Have you been gripped by similar negotiations?

Well, my friends, relief is on its way. Now these little dramas need not take place anytime some busy-body bureaucrat asks you to mark some damn box.

The Census Bureau has finally become sensitive to these family squabbles. Starting with the 2000 Census, for the first time, officials have created an unprecedented new category.

Welcome all those of “some other race.”

The Census folks have exploded the box, and given us some room to see if our descriptive power matches our procreative ingenuity.

The new Census form, unveiled in Los Angeles, will now allow people to write in their own ethnicity.

That’s right. Now you can write-in your ethnicity. Census 2000 is a totally different animal.

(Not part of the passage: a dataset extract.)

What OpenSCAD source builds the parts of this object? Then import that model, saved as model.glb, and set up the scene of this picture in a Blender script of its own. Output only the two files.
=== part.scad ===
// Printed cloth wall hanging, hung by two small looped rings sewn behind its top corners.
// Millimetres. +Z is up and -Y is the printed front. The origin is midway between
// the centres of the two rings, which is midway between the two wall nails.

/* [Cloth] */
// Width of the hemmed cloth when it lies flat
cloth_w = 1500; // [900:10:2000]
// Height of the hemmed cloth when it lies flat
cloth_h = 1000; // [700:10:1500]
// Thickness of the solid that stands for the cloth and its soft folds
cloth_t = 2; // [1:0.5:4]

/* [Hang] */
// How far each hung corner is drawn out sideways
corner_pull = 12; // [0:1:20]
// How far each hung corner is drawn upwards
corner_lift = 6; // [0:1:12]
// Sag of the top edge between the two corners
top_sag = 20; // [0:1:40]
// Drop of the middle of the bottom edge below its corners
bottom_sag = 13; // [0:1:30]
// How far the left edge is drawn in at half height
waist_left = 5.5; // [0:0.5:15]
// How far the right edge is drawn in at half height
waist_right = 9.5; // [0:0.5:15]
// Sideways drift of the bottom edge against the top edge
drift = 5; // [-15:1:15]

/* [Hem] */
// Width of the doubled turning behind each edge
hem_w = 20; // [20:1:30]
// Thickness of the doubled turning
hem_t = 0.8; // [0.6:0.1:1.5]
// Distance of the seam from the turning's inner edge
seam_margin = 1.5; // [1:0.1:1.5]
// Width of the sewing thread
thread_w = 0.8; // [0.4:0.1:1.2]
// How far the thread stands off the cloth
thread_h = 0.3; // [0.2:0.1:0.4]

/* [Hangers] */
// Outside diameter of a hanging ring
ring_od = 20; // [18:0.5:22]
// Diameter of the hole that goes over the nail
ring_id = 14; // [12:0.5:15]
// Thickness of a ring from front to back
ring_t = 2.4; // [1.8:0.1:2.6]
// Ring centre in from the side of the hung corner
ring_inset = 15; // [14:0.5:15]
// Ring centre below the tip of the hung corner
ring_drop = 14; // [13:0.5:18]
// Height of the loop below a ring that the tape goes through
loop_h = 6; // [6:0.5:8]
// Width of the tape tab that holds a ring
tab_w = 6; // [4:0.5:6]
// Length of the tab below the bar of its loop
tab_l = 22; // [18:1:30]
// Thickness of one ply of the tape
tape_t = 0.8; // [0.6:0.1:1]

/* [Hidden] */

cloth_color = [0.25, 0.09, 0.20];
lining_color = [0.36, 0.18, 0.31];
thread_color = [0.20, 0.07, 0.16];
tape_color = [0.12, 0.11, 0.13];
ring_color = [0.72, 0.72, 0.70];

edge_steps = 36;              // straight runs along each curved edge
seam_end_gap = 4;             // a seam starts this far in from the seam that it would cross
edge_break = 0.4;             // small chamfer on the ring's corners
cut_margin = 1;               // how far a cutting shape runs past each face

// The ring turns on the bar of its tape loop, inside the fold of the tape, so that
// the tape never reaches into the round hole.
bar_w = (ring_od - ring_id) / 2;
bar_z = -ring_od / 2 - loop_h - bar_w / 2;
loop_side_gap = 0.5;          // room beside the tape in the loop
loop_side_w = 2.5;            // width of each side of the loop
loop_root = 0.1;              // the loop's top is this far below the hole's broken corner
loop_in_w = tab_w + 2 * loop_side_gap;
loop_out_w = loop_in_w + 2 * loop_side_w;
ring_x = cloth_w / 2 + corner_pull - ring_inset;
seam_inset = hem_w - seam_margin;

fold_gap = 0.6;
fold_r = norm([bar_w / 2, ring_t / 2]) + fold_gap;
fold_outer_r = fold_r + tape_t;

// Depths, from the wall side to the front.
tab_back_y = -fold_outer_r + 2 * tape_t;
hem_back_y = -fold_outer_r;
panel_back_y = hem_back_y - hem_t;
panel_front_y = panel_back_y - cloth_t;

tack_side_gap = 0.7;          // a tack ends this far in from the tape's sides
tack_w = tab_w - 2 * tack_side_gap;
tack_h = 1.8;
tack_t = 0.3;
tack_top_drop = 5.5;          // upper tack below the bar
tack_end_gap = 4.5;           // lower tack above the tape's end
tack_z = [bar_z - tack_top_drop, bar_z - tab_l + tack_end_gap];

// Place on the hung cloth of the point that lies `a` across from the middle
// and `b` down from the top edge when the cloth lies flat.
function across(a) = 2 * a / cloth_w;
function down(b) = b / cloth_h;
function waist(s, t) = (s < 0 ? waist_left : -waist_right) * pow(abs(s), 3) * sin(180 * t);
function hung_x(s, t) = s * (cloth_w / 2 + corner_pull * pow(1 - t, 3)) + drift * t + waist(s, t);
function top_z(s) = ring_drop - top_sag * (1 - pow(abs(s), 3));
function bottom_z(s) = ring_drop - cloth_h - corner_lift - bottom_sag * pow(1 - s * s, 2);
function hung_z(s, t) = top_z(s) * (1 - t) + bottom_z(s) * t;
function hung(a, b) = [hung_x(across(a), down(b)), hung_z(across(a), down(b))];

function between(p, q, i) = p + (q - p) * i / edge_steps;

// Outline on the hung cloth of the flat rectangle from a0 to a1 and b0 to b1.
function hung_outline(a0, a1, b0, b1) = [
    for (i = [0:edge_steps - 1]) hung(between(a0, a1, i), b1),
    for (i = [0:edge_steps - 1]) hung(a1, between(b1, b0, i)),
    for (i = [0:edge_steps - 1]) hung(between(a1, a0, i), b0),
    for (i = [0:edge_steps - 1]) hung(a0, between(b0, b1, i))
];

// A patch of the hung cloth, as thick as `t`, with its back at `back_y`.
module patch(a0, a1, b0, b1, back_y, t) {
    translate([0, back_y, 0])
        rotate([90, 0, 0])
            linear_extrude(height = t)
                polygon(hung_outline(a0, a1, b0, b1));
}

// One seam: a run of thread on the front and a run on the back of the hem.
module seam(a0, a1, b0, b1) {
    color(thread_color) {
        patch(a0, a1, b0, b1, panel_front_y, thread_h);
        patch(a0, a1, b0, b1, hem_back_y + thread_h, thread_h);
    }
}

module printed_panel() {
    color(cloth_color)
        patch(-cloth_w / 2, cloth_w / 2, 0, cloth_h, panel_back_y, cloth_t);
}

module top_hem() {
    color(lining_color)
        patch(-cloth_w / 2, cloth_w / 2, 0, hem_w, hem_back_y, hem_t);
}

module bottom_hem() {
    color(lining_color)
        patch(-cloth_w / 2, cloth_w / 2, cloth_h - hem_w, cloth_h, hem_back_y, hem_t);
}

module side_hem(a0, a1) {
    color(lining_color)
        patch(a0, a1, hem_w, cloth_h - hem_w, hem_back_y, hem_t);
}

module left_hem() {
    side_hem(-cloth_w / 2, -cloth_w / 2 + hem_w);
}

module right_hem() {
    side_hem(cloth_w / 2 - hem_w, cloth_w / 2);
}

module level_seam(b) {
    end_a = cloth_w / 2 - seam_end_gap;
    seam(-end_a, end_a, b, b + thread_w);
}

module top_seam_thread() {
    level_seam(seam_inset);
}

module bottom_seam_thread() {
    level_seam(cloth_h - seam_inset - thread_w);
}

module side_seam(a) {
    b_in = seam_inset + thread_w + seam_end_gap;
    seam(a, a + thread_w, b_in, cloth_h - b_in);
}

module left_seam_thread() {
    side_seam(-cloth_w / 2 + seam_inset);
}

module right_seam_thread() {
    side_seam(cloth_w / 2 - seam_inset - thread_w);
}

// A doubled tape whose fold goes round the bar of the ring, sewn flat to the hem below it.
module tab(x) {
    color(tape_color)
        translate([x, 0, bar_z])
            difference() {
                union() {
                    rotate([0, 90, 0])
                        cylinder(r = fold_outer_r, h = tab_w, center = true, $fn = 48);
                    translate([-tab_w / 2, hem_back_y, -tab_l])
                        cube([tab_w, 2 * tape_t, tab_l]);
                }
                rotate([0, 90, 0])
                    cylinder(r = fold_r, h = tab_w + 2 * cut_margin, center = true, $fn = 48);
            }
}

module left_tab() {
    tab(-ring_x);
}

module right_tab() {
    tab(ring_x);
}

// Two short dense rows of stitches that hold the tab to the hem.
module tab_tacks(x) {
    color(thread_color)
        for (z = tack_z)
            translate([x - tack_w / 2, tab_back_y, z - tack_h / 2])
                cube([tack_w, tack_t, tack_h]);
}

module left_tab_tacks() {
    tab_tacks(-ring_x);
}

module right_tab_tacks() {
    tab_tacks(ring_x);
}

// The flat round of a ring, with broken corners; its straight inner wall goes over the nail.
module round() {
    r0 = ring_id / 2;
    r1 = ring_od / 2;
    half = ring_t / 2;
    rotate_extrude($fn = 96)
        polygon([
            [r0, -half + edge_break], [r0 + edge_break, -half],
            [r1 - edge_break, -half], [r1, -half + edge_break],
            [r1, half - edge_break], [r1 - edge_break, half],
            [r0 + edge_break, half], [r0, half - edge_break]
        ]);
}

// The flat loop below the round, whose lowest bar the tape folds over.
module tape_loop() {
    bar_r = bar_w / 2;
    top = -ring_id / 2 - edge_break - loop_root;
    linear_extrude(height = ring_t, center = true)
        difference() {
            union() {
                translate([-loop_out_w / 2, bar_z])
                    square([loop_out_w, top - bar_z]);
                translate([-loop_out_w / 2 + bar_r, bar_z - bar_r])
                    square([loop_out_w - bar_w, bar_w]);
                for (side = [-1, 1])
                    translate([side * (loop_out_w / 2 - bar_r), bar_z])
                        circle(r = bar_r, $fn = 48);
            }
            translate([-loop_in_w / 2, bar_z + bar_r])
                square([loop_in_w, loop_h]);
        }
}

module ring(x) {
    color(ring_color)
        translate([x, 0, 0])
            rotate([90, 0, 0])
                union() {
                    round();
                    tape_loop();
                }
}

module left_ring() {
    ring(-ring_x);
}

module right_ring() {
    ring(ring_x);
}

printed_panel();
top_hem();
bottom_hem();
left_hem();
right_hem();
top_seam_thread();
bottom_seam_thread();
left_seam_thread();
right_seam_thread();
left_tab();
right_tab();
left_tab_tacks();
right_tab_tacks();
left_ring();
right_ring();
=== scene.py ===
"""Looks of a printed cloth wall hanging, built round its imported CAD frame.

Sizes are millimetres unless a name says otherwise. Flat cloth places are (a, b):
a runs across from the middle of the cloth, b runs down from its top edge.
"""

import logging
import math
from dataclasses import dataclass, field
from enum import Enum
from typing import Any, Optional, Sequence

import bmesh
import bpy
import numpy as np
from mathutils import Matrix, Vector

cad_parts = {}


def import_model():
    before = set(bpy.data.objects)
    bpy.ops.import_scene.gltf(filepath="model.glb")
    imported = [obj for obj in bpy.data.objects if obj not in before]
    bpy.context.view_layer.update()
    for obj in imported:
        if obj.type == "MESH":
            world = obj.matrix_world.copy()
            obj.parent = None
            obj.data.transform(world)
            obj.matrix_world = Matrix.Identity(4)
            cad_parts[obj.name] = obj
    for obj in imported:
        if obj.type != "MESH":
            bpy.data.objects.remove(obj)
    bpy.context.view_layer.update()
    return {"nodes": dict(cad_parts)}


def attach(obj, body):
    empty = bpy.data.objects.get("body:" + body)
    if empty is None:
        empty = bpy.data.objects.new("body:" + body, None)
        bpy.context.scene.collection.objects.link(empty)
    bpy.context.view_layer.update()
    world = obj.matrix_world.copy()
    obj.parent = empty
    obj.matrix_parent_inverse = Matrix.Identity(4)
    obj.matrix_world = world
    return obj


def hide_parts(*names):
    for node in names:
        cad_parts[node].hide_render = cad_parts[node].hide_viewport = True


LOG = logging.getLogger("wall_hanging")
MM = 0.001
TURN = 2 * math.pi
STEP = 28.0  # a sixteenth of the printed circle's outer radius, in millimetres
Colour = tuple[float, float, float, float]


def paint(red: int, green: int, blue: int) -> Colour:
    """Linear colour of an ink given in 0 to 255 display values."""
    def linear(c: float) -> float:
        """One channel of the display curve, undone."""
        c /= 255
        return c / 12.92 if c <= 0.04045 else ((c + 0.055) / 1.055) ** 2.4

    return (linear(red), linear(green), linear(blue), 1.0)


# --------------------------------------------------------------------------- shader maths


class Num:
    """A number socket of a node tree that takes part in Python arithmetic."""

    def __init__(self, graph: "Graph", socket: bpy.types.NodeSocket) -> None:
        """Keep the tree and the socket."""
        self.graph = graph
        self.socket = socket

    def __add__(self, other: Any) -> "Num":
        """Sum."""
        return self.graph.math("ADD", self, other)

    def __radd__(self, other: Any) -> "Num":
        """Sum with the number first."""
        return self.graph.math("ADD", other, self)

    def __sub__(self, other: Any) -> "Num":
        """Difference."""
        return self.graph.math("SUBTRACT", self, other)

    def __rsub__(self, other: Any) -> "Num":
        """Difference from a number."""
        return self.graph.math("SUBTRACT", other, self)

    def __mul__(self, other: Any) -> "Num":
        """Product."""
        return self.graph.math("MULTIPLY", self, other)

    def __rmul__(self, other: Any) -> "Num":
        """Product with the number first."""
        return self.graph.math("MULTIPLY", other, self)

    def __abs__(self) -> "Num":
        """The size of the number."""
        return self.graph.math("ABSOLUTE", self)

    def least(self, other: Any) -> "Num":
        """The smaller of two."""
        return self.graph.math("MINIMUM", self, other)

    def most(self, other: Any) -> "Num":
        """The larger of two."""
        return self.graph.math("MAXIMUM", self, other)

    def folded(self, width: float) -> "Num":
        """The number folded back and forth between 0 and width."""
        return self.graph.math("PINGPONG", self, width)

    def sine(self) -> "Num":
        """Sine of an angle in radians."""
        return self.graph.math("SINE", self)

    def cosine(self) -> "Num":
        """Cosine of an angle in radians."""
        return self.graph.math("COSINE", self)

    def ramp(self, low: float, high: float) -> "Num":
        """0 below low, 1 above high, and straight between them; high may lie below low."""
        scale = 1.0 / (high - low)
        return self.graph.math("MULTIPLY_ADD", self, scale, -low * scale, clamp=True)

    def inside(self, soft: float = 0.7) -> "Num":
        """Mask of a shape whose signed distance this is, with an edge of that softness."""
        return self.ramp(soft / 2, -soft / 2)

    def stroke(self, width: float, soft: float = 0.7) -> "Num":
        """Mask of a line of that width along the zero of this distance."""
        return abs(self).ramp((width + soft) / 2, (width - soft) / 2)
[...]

But this poses its own problems.

First, we’ll need an acronym for “some other race.” “SOR” raises a homonym that plays too much into the right-wing folks who denounce “grievance politics.” We shouldn’t be sore about anything, though we’ve waited a long time to be recognized.

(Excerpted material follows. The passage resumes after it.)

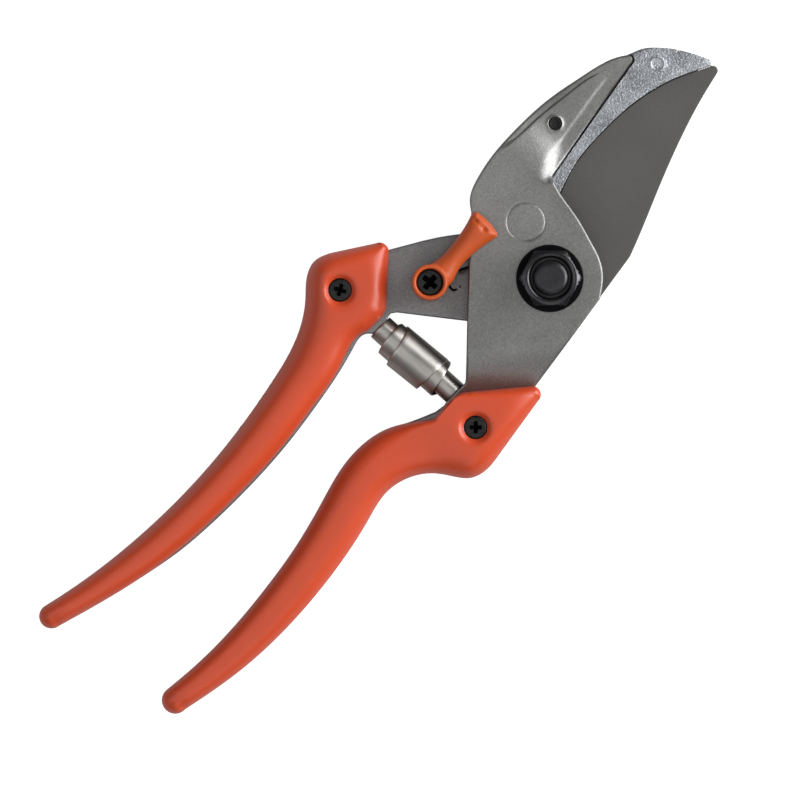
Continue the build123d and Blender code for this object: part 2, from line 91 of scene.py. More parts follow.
# -------- curves
def spline(*points, step=0.5):
    """Natural cubic curve through the points."""
    p = np.array(points, float)
    t = np.concatenate([[0], np.cumsum(np.linalg.norm(np.diff(p, axis=0), axis=1))])
    n, h = len(p), np.diff(t)
    rows, right = np.eye(n), np.zeros((n, 2))
    for i in range(1, n - 1):
        rows[i, i - 1 : i + 2] = h[i - 1], 2 * (h[i - 1] + h[i]), h[i]
        right[i] = 6 * ((p[i + 1] - p[i]) / h[i] - (p[i] - p[i - 1]) / h[i - 1])
    bend = np.linalg.solve(rows, right)
    s = np.linspace(0, t[-1], max(3, int(round(t[-1] / step)) + 1))
    k = np.clip(np.searchsorted(t, s, side="right") - 1, 0, n - 2)
    gap, after, before = h[k][:, None], (t[k + 1] - s)[:, None], (s - t[k])[:, None]
    cubic = (bend[k] * after**3 + bend[k + 1] * before**3) / (6 * gap)
    from_start, from_end = p[k] / gap - bend[k] * gap / 6, p[k + 1] / gap - bend[k + 1] * gap / 6
    return cubic + from_start * after + from_end * before


def straight(*points, step=0.5):
    """Polyline through the points, with extra points along each side."""
    p = np.array(points, float)
    runs = []
    for a, b in zip(p[:-1], p[1:]):
        count = max(1, int(round(np.linalg.norm(b - a) / step)))
        runs.append(a + (b - a) * np.arange(count)[:, None] / count)
    return np.vstack(runs + [p[-1:]])


def arc(a, m, b, step=0.3):
    """Arc of a circle from a through m to b."""
    a, m, b = (np.array(v, float) for v in (a, m, b))
    rows = 2 * np.array([m - a, b - a])
    centre = np.linalg.solve(rows, [m @ m - a @ a, b @ b - a @ a])
    angles = [math.atan2(*(v - centre)[::-1]) for v in (a, m, b)]
    sweep, half = (angles[2] - angles[0]) % math.tau, (angles[1] - angles[0]) % math.tau
    if half > sweep:
        sweep -= math.tau
    radius = np.linalg.norm(a - centre)
    count = max(4, int(abs(sweep) * radius / step))
    t = angles[0] + sweep * np.arange(count + 1) / count
    return centre + radius * np.stack([np.cos(t), np.sin(t)], 1)


def circle(at, radius, count):
    t = math.tau * np.arange(count) / count
    return np.array(at) + radius * np.stack([np.cos(t), np.sin(t)], 1)


def closed(*pieces):
    """One closed loop, anticlockwise, with no repeated points."""
    points = np.vstack(pieces)
    keep = np.linalg.norm(points - np.roll(points, 1, axis=0), axis=1) > 0.02
    points = points[keep]
    return points if signed_area(points) > 0 else points[::-1]


def signed_area(p):
    q = np.roll(p, -1, axis=0)
    return 0.5 * np.sum(p[:, 0] * q[:, 1] - q[:, 0] * p[:, 1])


def distance(points, line, is_closed=True):
    """Distance from each point to the line, and which side of it: +1 on the left."""
    a = line if is_closed else line[:-1]
    b = np.roll(line, -1, axis=0) if is_closed else line[1:]
    run = b - a
    length2 = np.maximum((run**2).sum(1), 1e-12)
    best, side = np.empty(len(points)), np.empty(len(points))
    for start in range(0, len(points), BATCH):
        batch = slice(start, start + BATCH)
        p = points[batch, None, :] - a
        t = np.clip((p * run).sum(2) / length2, 0, 1)
        gap = np.linalg.norm(p - t[..., None] * run, axis=2)
        near = gap.argmin(1)
        row = np.arange(len(near))
        cross = run[near, 0] * p[row, near, 1] - run[near, 1] * p[row, near, 0]
        best[batch] = gap[row, near]
        side[batch] = np.where(cross >= 0, 1, -1)
    return best, side


def inside(points, loop):
    """Whether each point lies inside the loop."""
    a, b = loop, np.roll(loop, -1, axis=0)
    x, y = points[:, :1], points[:, 1:]
    spans = (a[:, 1] > y) != (b[:, 1] > y)
    rise = np.where(b[:, 1] == a[:, 1], 1e-12, b[:, 1] - a[:, 1])
    crossing = a[:, 0] + (y - a[:, 1]) * (b[:, 0] - a[:, 0]) / rise
    return (spans & (x < crossing)).sum(1) % 2 == 1


def depth_in(points, loop):
    """Distance to a loop: positive inside it, negative outside."""
    gap, _ = distance(points, loop)
    return np.where(inside(points, loop), gap, -gap)


def beside(points, line):
    """Signed distance to an open line: positive on its left."""
    gap, side = distance(points, line, is_closed=False)
    return gap * side


def from_point(xy, at):
    """Distance from each point to one place."""
    return np.hypot(xy[:, 0] - at[0], xy[:, 1] - at[1])


def smooth(t):
    """Soft step from 0 at t = 0 to 1 at t = 1."""
    t = np.clip(t, 0, 1)
    return t * t * (3 - 2 * t)


def bump(offset, width):
    """Bell curve: 1 where the offset is 0."""
    return np.exp(-((offset / width) ** 2))


def shifted(line, offset):
    """The open line moved to its left by the offset."""
    run = np.gradient(line, axis=0)
    run /= np.linalg.norm(run, axis=1)[:, None]
    return line + offset * np.stack([-run[:, 1], run[:, 0]], 1)


def grown(loop, offset):
    """The closed loop moved outwards by the offset."""
    run = np.roll(loop, -1, axis=0) - np.roll(loop, 1, axis=0)
    run /= np.linalg.norm(run, axis=1)[:, None]
    return loop + offset * np.stack([run[:, 1], -run[:, 0]], 1)


def ring_line(loop):
    """The closed loop as an open line that ends where it starts."""
    return np.vstack([loop, loop[:1]])


def circles(at, radii, count):
    """Closed lines round one place."""
    return [ring_line(circle(at, radius, count)) for radius in radii]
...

I like the term “SOMOR,” as in “I really hated the choices the Census Bureau gave me, so here are SOMOR to consider.”

And this is a major problem. Consider the bureaucrats, wherever they are, back in their tiny offices, trying to read your chicken-scratched comments. This is like going from a multiple choice to an essay exam. As for my race, they better give me the better half of a page. Not a few lines.

I figure the Census folks hired a bunch of immigrants to count up the responses in Census sweatshops. Or they got some fancy new software to make sure all the answers are recorded properly. Whatever they did, it will still be a nightmare to count.

It’s estimated that there are 5 million people potentially affected by the multi-race change. Maybe more. That’s just it. We don’t know.

Some don’t want to know. There are those who are threatened with knowing how many mixed race people are out there. Oddly enough, some civil rights folks claim that this new category will take away from Asian, black, and Latino numbers. In other words, we lose our fair share of the political pie if we take a stand on pride and heritage -- and truth. If we create smaller minorities, we lose. It’s a new version of divide and conquer.

I don’t see it that way. I’d rather we see a more accurate picture of the new America.

But to help out the folks at the Census, and to make sure we’re not overly creative, here are some new write-in categories for people to use.

For example, I’ve long believed that Filipinos are really Asian Hispanics. We’re in the vicinity of China, but we genuflect to the pope, thanks to those damn Spanish explorers. The country is named after King Philip of Spain, after all. I say Filipinos should write down “Aspanic.”

Some others in Emil shorthand:

Asian-white: Assites.

Black-white: Blites.

Hispanic-white: Hispites.

Japanese-white: Nippites.

Chinese-black: Chigroes.

Hispanic-black: Blaspanics.

What about my daughter? We borrowed a term coined by our friend at the University of Connecticut’s, Angela Rolla, herself the mother of two beautiful mixed-race Filipino-Caucasian kids. What does Rolla call them? Cauca-pinos.